Although the Euro (FXE) is at its most oversold condition in nearly a year, pops in the Euro have done little to alter the long-term down trend. The Euro is a direct correlation to the Dollar and the Dollar is facing minor resistance right now at 82.
A headline of "good news" out of the Eurozone could give the Euro an easy pop.
Our up trending positions offer little encouragement of market and economic conditions. Shorting the Euro in crisis certainly is negative for Europe. Biotech is a defensive sector as well as the consumer staples in a weak market. Even though consumer / retail numbers have come in relatively positive, much of that is inflation driven.
It is also important to note, that although retail hasn't broken it's long term up trend, it has rolled over in the past month. Home construction is actually apartment building and condo conversion to rentals but it still a good thing this sector is getting some work having been decimated over almost five years. In a market turn around, rental REITs should be on your watch list.
Yield hungry investors have sought high yield ETFs jockeying between them to capture capital gains as well. Among the "most favored" status has been the MPLs, with AMPL the top of the heap. AMPL has been in a decline over the past quarter which simply means the yield is rising. This will be another for the watch list (currently yielding 6.22%) as the market finds a bottom.
Surprisingly, we have only four issues on our down trending table this week in light of the decline in the market. Natural gas, gold miners and the Euro have been in an extended down trend and continuing. Which is interesting to note is that the Dow is the last of the major indices to roll over, although the Dow inverse has chalked up positive gains for the past quarter.
In summary, the ever exuberant bulls will look for any green cape to charge. An overnight low at yesterday's intraday low was a technical victory. Dismissing poor data in building permits, housing starts positive number gave the bulls the "all clear" and all that was needed was a hammer candle on the minute chart to start the run. A reasonable expectation of massive miracle money hitting the market at the close of Europe, (previously scheduled for 10:00) is the bull-run trifecta for today. However, it's all just fun and games until the Fed minutes release at 2:00 and Chairman Bernanke has usually holds a press conference after the release.

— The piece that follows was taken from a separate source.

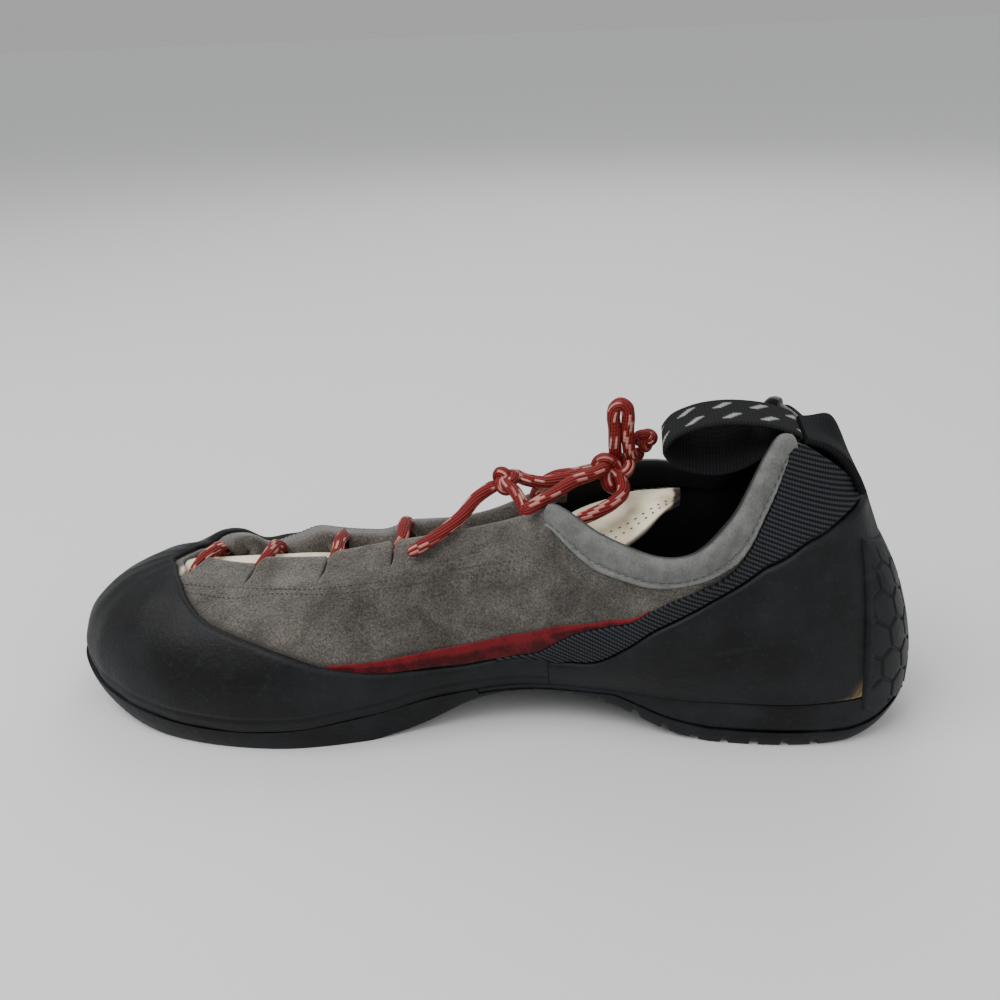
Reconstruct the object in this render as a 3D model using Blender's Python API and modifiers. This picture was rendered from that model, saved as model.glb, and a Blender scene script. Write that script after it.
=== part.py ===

All eyes will be on the Fed looking for a hint toward QE3. Every word will be dissected by the media and his beard will be under the microscope looking for crumbs. All of this is rightly so and justified in that the market has been entirely dependent on "free" money from the Fed and is now jonesing like a heroin addict for another "fix".
It sums up to my initial premise, "It's a dangerous market for everybody". Europe in crisis, China shrinking and current market direction is extremely negative. On the other side of the coin, markets always rise in front of a presidential election, the media is always bullish and can pound rumors as "news" to push markets and the Fed always seems to "fix" things at critical market levels.
For long term investors, trust in market internal functions is lost. This last debacle with JP Morgan losing two billion dollars was just another thumb jammed in their eye and confirmation that markets are unreliable. Redemption from the market (mutual funds and ETFs) has been massive over the past year. This basically leaves central banks, high speed algorithm programs and adrenaline junkie day traders in the market. If you're a fan of Capone's Chicago, this is the place for you. If not, the only thing to watch is the Fed's QE3 for a turnaround in commodities, hopeful capital gains on high yielders and rental REITs.
Until then, cash and treasuries look to be the only safe hiding place.
Disclosure: I have no positions in any stocks mentioned, and no plans to initiate any positions within the next 72 hours.